The morning star formation is the least common of the candles I mention but many will argue that it is the most accurate in terms of signalling a valid reversal in price.
Other Candle Formations
You can read more about candle formations and patterns here. You may find other formations more suited to your style of trading.
The book I bought that I mentioned earlier, explains the history of these candles and formations and explains in detail how they were developed when the Japanese initially used them when trading rice hundreds of years ago.
I found all of this fascinating and what’s even more bizarre is that traders in the western world didn’t even know about them [candles] until the 80’s.
Price action Trading Strategy and moving averages.
When using a price action trading strategy, adding a single moving average to your chart can really add some weight to making more of an informed decision as to where the price may move to.

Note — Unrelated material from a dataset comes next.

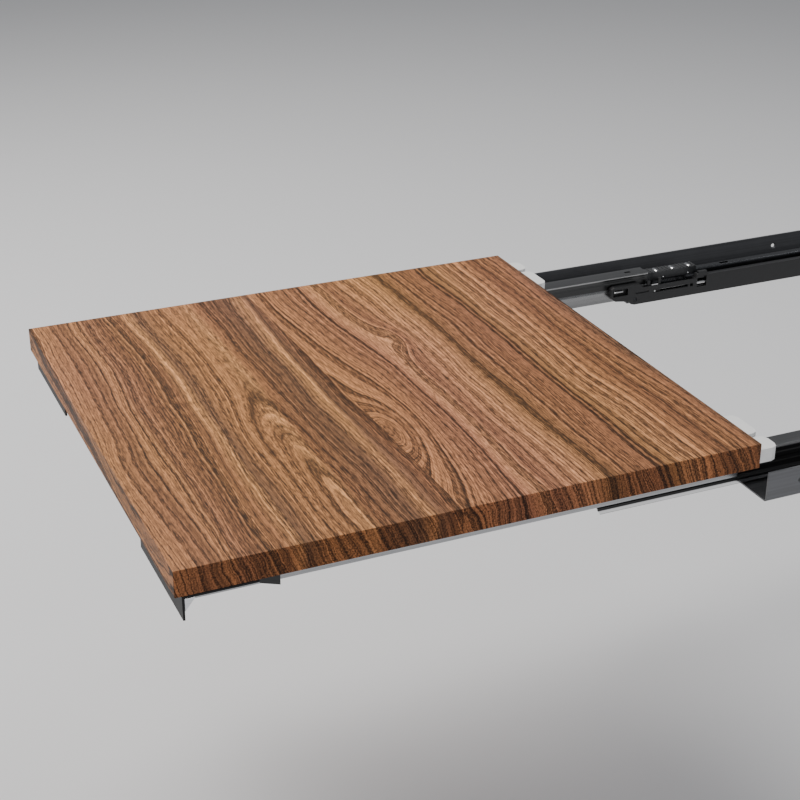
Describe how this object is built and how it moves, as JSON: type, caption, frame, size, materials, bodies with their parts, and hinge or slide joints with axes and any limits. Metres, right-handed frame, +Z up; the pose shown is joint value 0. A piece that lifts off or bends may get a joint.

If you look at our Mastercard chart again you see that I have added a single EMA, Exponential Moving Average.
You can conform your earlier findings with the EMA and then enter the market confidently. Before I show you how, let’s take stock quickly…. no pun intended.
So to recap… Identify trend, determine support and resistance levels, look for candle formations that may signal a change in market sentiment and then add a 6 period EMA to verify your findings.
Bare Bones Price Action Trading Strategy
If all the above sounds like too much effort, then the easiest way possible to trade price action is just by trading above or below your EMA.
So in our Mastercard example, we can go long as the candles cross up and over the EMA and go short when they cross over and under.
You will get more false signals trading like this, but your win gains will out number your losses.
A simple trade the price action strategy can give great returns, without the headache of 20 different indicators on a single chart all opposing each other. It’s a simple as you want to make it in all honesty.
Beginner traders can practice this easy enough without spending any money on charting packages or systems.